The controversial law guaranteeing a 'named person' for every child in Scotland could breach young people's human rights, a legal charity has warned.

Clan Childlaw is to tell the UK Supreme Court next week that agencies such as health, education and social work will be justified in sharing information about a child merely on the basis of concerns about their wellbeing, rather than the previous much tougher test of being 'at risk of significant harm'.

This means children can have virtually no expectation of privacy or confidentiality, the charity says, breaching article eight of the European Convention on Human Rights.

Clan Childlaw gives legal help to children and young people in Scotland, and is intervening in the judicial review of the Young People (Scotland) Act 2014, which has been brought by the Christian Institute and other groups.

These groups are primarily concerned that the appointment of named persons - usually headteachers of school age children and health visitors where a child is pre-school - is an unwarranted intrusion on family life. The court has agreed to hear an intervention in the case by Clan Childlaw, meaning judges recognise it could provide helpful new information. The case is to be heard on Tuesday and Wednesday next week.

Alison Reid, Principal Solicitor at Clan, said the act was vague about the conditions where a child's confidential information could be disclosed, but generally made it too easy to share information, resulting in the danger of an unlawful interference with a child's right to privacy.

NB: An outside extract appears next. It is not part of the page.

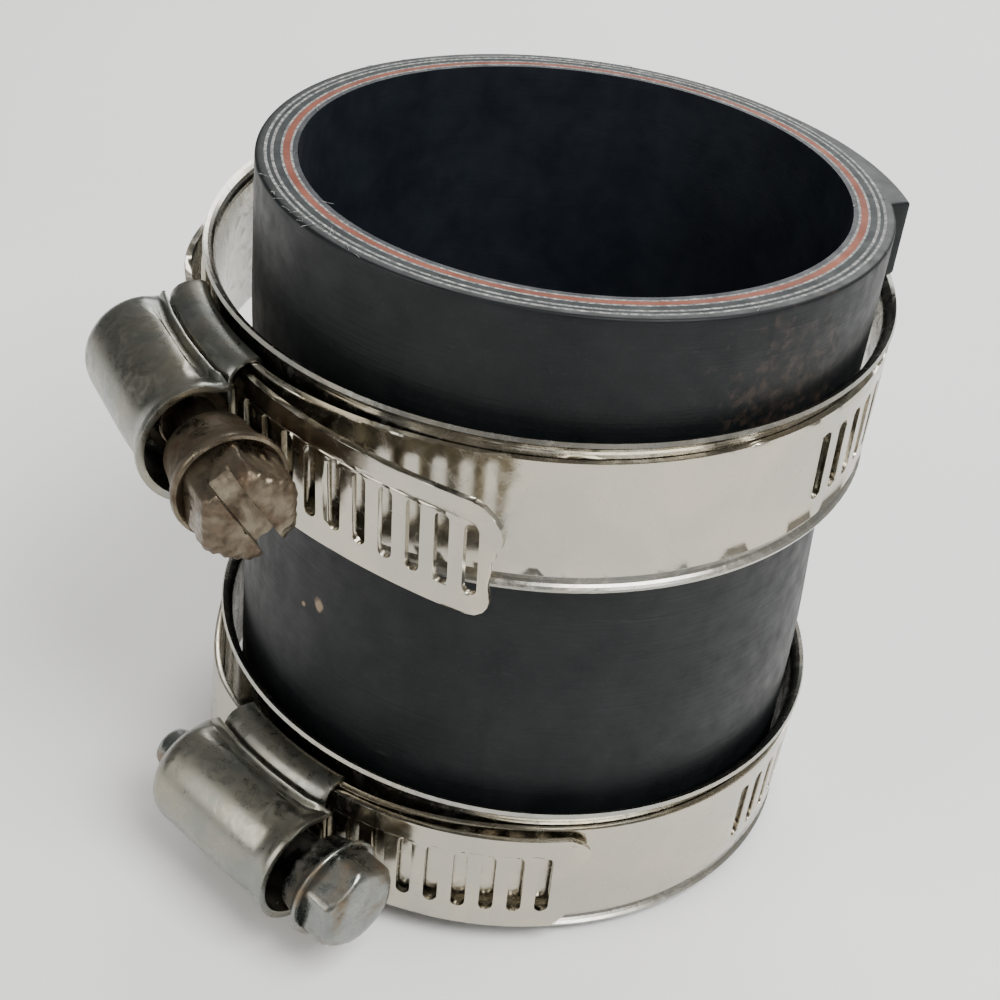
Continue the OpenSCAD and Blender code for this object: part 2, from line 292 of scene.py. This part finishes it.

She fears that because information can be shared even if the child does not consent, children could shun vital services that might help them in a crisis, or simply needing advice, rather than risk confidentiality being breached.

She said: "The Act drops the threshold from the widely understood child protection test of “risk of significant harm” to a much lower one around concern for a child’s “wellbeing”, which involves a highly subjective judgment on the part of the Named Person and others as to whether to share information.

"There is a serious risk that the overriding of confidentiality when there is no child protection concern will lead to children being reluctant to engage with confidential services."

This could lead to some failing to access the help they need, she said.

Ms Reid added: “We all want to make sure that children and young people in Scotland are protected and recognise that when child protection issues arise, these need to be shared appropriately amongst professionals. However, where there are no child protection concerns, a child, like anyone else, should be entitled to a level of confidentiality when accessing advice."

Clan Childlaw's advocate will try to persuade the judges - including Baroness Hale, of Richmond, who is known for an interest in children and human rights - that sections of the act relating to sharing and disclosing of information could be changed, to render it compatible with article eight of the EHCR.

However the groups which originally brought the case are looking for the law to be thrown out altogether.

Colin Hart, director of the Christian Institute, said: "We would endorse Clan Childlaw's concerns. Thhe named person scheme is all about the free flow of private information about children and about families in a way that to us is clearly illegal."

He said noone would question the need for information to be shared if there was a disclosure of abuse of a child or another urgent threat to their safety, but that otherwise the principle of consent should be preserved.

He denied that the Christian Institute and Clan made odd bedfellows, adding : "We are working with people we wouldn't necessarily agree with on other things because they agree this scheme is over the top."

"Lowering the bar for information sharing to being about a child's 'wellbeing' which merely means 'happy'. If a named person's own view is that it might lead to being happier, then the child won't be able to object."

A Scottish Government spokesperson said: “The Court of Session has twice rejected the petition against Named Person on all grounds and ruled it did not contravene ECHR rights or EU law.

“We have been clear that information should only be shared in a manner that is proportionate and respects the views of children and young people and existing legal frameworks. The Scottish Information Commissioner’s Office has supported the information-sharing provisions within the Act and accepted that they are fully compatible with existing law.

“The Scottish Government continues to defend the appeal.”